## The task
Include in the output exactly the lines from the opening of the data through the line containing "BOARD_DEPTH = 231.0", and nothing more.

## Supplied material
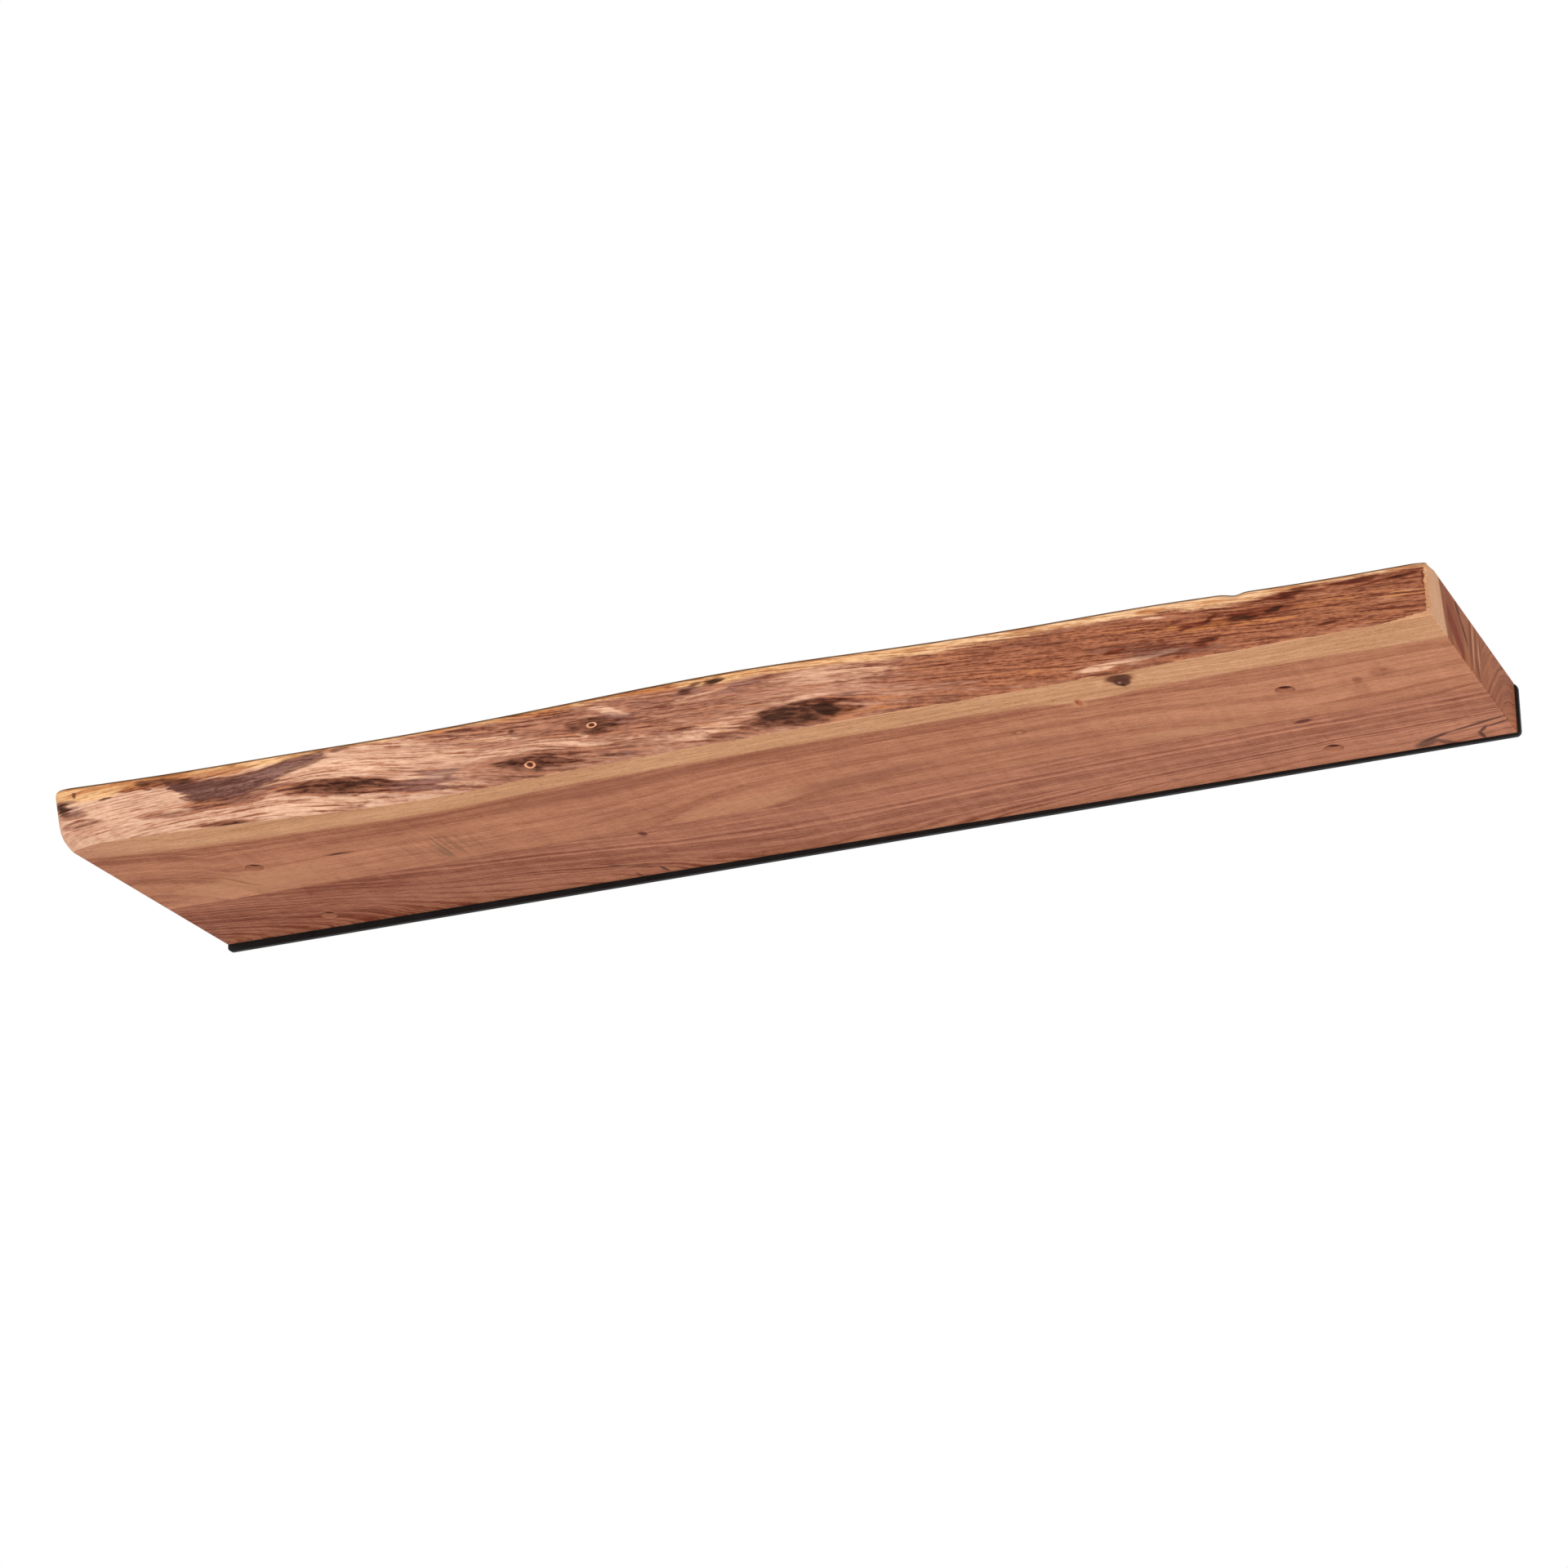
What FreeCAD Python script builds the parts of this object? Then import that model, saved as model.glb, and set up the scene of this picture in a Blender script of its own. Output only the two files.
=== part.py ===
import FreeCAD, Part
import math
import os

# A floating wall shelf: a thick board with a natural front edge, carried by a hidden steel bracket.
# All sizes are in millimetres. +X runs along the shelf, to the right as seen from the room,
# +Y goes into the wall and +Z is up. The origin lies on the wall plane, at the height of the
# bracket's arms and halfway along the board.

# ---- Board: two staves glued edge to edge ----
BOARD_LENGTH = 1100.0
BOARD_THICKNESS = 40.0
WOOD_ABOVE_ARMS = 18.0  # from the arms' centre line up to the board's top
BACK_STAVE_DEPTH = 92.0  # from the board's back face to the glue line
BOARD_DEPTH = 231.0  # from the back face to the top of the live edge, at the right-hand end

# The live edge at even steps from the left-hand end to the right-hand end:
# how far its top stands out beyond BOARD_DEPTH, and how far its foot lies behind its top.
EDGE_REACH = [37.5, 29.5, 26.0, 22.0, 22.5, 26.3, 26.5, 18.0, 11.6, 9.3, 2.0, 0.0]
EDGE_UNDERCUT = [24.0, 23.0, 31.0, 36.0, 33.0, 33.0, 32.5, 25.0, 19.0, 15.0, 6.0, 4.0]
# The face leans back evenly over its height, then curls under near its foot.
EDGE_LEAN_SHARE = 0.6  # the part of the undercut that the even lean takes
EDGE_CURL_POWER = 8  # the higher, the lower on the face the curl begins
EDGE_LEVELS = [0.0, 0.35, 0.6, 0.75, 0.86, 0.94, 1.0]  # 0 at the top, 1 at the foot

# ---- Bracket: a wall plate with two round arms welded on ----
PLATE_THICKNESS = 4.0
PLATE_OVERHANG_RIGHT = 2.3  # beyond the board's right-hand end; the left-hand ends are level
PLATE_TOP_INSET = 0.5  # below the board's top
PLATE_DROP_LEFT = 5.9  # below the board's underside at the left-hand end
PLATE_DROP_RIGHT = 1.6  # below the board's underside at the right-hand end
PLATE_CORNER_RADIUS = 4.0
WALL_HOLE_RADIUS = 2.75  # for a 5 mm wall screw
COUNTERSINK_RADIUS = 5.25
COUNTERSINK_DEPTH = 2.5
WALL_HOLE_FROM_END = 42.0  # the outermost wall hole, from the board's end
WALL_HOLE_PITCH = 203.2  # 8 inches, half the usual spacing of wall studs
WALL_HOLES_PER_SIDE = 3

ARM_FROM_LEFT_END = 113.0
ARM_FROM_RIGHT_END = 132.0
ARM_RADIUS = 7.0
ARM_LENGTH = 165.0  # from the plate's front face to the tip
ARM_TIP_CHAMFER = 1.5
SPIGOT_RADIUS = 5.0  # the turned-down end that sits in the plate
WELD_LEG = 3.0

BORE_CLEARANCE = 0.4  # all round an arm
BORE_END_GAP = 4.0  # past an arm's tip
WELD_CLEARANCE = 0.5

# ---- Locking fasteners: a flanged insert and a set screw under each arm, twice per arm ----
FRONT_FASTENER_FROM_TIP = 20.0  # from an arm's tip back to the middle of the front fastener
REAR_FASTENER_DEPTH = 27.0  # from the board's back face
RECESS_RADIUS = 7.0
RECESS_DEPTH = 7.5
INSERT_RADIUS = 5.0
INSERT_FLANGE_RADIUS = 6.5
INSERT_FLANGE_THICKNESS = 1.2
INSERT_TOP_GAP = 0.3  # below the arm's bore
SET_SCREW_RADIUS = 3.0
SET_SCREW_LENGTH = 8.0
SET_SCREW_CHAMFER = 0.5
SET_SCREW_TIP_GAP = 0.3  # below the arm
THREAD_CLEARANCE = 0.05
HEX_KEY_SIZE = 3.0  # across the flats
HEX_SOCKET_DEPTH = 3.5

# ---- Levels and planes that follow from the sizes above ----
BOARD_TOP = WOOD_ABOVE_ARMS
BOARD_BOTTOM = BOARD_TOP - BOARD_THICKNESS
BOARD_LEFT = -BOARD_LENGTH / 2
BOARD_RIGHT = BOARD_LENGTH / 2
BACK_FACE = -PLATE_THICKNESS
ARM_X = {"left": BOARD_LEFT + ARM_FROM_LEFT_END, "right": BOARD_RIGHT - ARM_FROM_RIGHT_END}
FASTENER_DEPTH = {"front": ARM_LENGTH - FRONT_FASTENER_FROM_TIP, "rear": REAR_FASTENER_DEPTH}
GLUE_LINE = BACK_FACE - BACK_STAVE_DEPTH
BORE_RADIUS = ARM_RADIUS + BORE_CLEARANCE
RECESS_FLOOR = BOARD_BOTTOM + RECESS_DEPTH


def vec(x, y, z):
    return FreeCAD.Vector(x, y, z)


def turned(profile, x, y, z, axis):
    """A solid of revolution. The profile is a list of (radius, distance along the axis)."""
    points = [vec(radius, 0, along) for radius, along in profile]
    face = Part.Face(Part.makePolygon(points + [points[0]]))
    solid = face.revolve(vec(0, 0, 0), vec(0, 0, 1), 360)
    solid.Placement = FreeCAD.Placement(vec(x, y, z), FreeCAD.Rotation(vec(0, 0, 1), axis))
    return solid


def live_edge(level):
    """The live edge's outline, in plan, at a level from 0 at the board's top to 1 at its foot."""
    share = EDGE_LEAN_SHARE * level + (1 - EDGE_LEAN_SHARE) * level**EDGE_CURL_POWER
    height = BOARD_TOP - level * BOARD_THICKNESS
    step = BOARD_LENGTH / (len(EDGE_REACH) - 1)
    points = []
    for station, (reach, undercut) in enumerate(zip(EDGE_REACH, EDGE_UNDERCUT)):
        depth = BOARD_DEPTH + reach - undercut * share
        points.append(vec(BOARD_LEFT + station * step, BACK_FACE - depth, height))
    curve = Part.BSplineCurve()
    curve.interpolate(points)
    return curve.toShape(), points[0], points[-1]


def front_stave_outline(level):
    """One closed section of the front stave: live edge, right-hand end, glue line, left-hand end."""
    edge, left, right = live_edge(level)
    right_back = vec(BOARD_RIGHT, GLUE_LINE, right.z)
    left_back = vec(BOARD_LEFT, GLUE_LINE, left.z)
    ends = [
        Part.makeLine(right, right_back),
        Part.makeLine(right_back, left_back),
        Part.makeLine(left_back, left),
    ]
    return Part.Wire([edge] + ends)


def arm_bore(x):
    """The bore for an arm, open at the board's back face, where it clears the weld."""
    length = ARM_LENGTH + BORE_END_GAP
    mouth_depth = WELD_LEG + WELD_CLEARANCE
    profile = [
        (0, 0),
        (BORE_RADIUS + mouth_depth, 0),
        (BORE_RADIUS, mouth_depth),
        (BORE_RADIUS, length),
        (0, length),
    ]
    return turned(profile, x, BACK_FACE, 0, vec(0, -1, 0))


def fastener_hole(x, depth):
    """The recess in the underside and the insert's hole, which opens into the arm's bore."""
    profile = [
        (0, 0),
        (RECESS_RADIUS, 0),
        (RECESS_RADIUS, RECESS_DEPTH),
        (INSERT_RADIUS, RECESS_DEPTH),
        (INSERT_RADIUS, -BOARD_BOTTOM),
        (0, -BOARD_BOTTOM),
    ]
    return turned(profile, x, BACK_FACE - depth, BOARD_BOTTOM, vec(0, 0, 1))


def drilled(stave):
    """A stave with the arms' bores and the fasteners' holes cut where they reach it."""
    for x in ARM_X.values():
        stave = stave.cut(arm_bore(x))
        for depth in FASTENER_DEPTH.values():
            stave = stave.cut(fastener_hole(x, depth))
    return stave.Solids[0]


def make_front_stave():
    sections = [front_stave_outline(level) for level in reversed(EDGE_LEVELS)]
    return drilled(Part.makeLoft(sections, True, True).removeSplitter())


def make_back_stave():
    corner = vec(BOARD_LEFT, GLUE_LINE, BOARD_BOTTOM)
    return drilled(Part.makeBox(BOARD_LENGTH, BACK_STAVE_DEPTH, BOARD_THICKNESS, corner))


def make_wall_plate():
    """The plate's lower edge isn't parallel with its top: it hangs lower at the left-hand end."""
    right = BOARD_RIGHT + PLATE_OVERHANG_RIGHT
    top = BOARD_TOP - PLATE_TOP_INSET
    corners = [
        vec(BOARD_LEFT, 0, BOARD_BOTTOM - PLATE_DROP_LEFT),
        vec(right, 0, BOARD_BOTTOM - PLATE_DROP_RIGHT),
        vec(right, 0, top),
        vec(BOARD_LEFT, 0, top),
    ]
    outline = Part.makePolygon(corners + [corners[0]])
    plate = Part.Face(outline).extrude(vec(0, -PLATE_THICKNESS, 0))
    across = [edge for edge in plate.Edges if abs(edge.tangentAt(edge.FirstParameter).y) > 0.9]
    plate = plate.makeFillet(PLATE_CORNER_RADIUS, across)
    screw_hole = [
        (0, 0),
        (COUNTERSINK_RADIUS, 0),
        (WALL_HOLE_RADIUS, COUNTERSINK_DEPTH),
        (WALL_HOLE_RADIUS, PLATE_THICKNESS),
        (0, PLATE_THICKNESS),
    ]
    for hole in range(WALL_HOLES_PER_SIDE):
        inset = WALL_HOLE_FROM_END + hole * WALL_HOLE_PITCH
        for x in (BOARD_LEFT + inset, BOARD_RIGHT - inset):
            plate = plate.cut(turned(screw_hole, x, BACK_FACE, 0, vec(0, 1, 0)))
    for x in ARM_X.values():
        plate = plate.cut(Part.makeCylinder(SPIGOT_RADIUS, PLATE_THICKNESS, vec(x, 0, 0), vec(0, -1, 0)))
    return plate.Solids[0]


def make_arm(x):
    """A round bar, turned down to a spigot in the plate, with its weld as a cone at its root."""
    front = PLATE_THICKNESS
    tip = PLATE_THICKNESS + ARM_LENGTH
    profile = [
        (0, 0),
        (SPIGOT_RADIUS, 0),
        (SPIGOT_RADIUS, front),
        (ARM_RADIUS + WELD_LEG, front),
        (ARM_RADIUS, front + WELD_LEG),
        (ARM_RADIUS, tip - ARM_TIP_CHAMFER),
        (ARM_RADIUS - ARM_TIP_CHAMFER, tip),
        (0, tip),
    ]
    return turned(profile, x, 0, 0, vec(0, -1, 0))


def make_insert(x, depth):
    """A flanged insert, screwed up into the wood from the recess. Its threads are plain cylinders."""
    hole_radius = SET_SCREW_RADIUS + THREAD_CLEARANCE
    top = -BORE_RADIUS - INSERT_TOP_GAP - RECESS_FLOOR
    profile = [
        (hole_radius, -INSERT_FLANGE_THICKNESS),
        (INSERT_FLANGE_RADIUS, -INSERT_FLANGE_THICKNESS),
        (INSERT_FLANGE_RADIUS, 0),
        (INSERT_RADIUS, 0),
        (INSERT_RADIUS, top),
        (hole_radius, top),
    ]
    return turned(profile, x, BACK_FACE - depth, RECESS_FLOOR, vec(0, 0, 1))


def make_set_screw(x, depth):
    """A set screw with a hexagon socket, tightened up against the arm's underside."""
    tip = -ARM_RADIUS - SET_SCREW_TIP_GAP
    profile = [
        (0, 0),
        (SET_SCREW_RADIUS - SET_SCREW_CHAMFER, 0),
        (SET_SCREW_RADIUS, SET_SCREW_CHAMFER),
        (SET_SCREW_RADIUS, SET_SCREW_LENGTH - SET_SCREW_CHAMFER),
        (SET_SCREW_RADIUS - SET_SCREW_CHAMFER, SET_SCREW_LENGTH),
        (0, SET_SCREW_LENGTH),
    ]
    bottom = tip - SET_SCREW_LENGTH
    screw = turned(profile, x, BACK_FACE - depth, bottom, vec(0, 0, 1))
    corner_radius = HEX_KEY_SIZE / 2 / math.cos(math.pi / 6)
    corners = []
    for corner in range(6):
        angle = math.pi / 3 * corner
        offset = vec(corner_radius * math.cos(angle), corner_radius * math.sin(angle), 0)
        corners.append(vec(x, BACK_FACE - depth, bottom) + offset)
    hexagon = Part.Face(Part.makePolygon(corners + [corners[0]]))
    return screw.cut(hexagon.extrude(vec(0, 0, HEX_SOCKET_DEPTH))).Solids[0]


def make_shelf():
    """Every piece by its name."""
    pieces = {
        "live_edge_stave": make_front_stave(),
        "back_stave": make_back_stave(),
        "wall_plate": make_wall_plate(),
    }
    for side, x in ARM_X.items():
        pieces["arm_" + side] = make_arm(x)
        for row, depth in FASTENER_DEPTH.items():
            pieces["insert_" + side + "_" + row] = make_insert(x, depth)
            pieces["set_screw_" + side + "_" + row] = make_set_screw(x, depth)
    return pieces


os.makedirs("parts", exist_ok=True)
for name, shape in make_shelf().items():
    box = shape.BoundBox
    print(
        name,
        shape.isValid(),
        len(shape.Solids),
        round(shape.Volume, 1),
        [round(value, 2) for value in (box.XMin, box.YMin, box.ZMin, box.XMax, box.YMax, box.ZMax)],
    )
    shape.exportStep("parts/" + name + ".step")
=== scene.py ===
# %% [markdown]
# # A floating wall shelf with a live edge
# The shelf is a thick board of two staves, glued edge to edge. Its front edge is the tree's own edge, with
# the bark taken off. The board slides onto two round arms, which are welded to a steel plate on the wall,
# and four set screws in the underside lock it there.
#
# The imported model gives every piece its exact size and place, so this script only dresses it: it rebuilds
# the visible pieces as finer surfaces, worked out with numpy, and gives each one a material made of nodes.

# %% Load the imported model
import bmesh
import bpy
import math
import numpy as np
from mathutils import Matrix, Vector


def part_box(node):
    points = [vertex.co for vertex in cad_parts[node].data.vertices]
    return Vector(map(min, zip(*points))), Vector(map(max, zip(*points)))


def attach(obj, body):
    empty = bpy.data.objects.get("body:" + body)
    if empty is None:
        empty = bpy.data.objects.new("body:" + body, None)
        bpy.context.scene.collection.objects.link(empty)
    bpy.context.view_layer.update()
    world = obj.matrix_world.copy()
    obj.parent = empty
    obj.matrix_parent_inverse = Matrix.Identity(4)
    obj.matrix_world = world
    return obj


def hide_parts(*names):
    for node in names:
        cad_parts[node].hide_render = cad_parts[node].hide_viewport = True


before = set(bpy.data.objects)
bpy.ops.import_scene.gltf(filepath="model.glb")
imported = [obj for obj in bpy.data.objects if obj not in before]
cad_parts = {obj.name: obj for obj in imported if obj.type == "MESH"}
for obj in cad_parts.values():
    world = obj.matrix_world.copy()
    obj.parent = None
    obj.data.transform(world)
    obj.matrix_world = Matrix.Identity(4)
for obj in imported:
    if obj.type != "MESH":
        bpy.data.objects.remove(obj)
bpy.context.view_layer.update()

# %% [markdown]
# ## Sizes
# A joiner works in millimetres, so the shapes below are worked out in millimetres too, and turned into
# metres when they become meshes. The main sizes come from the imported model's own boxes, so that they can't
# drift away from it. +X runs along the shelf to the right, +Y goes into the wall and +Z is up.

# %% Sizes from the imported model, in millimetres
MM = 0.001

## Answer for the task
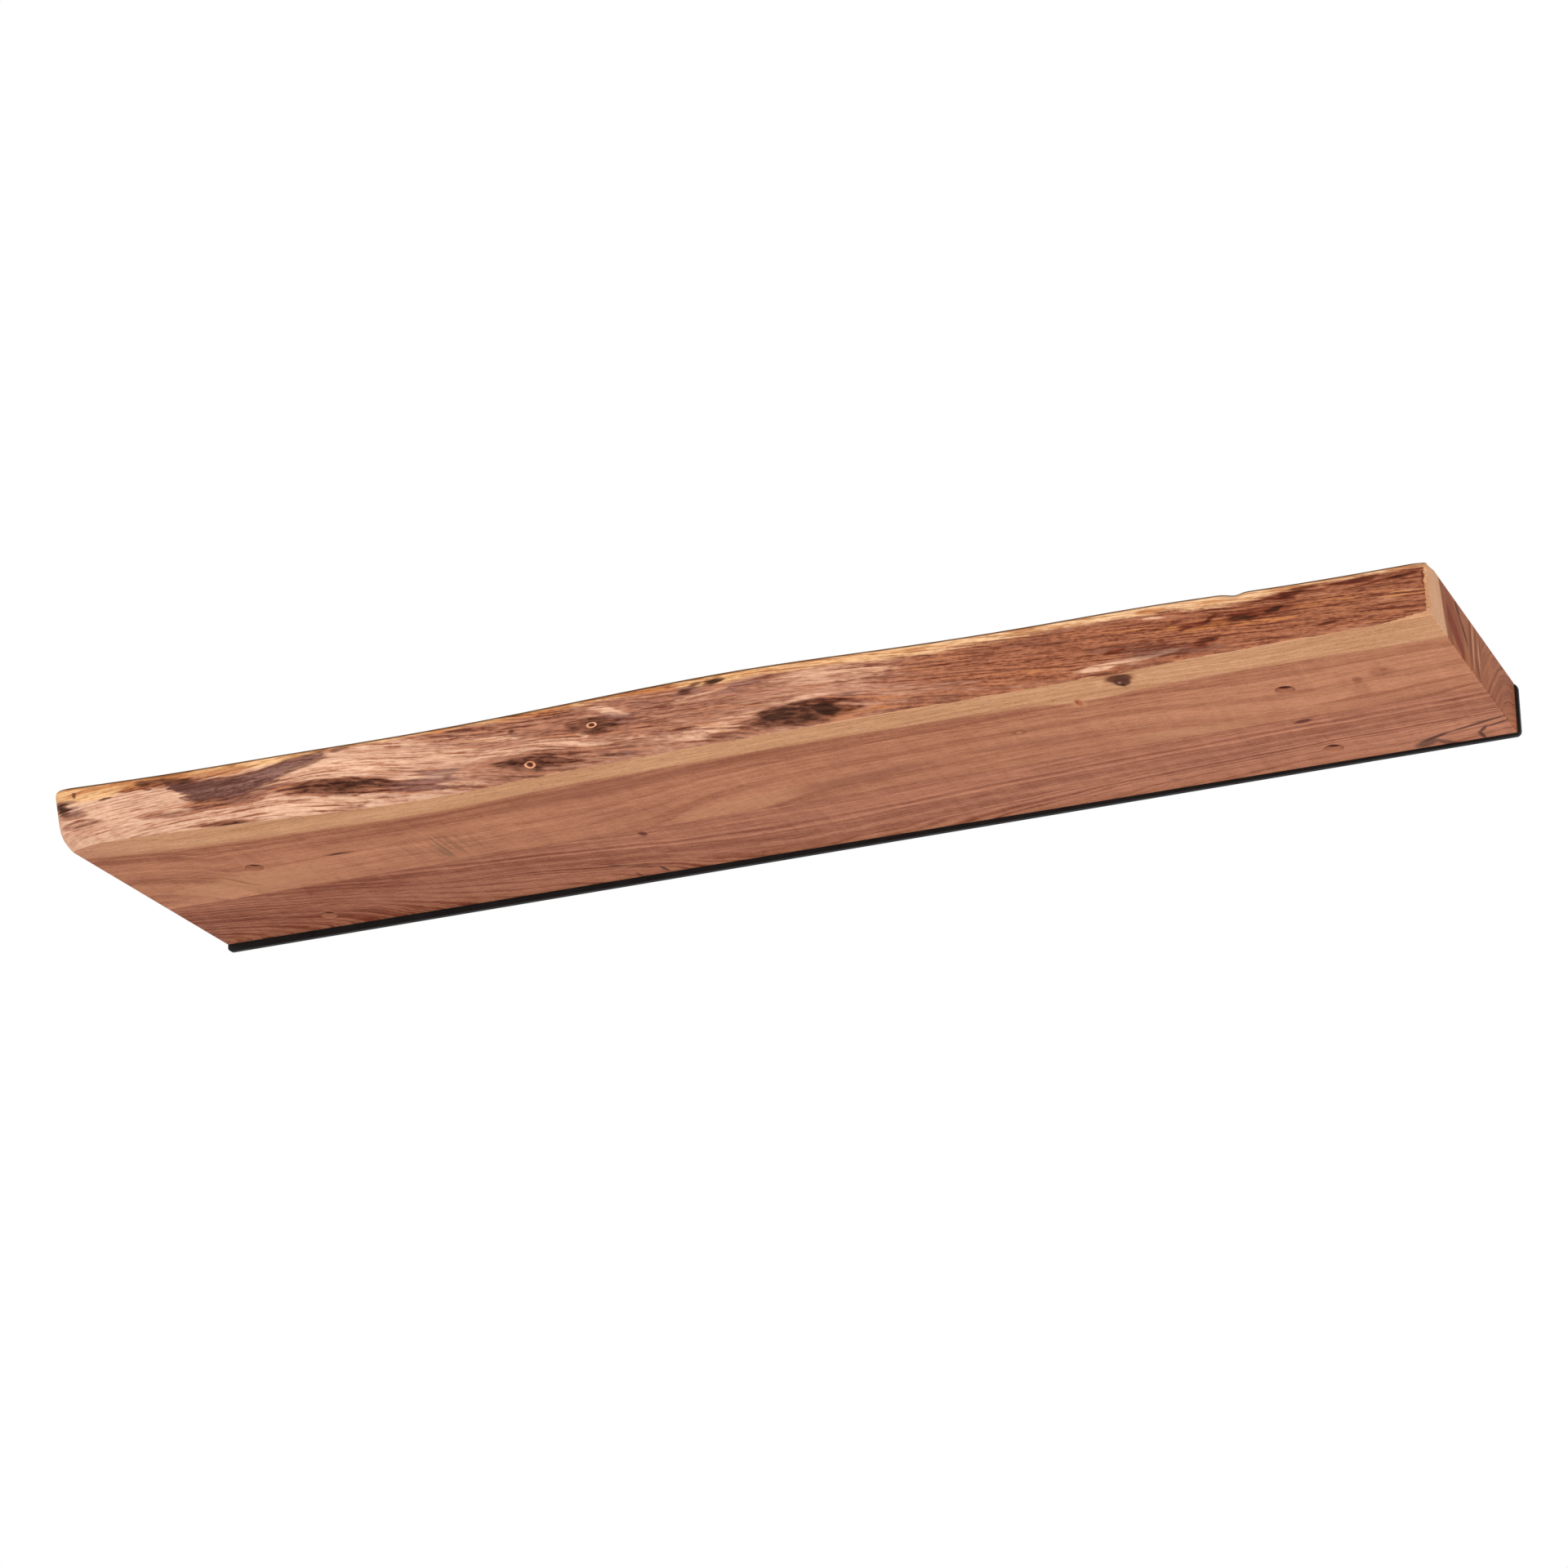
What FreeCAD Python script builds the parts of this object? Then import that model, saved as model.glb, and set up the scene of this picture in a Blender script of its own. Output only the two files.
=== part.py ===
import FreeCAD, Part
import math
import os

# A floating wall shelf: a thick board with a natural front edge, carried by a hidden steel bracket.
# All sizes are in millimetres. +X runs along the shelf, to the right as seen from the room,
# +Y goes into the wall and +Z is up. The origin lies on the wall plane, at the height of the
# bracket's arms and halfway along the board.

# ---- Board: two staves glued edge to edge ----
BOARD_LENGTH = 1100.0
BOARD_THICKNESS = 40.0
WOOD_ABOVE_ARMS = 18.0  # from the arms' centre line up to the board's top
BACK_STAVE_DEPTH = 92.0  # from the board's back face to the glue line
BOARD_DEPTH = 231.0  # from the back face to the top of the live edge, at the right-hand end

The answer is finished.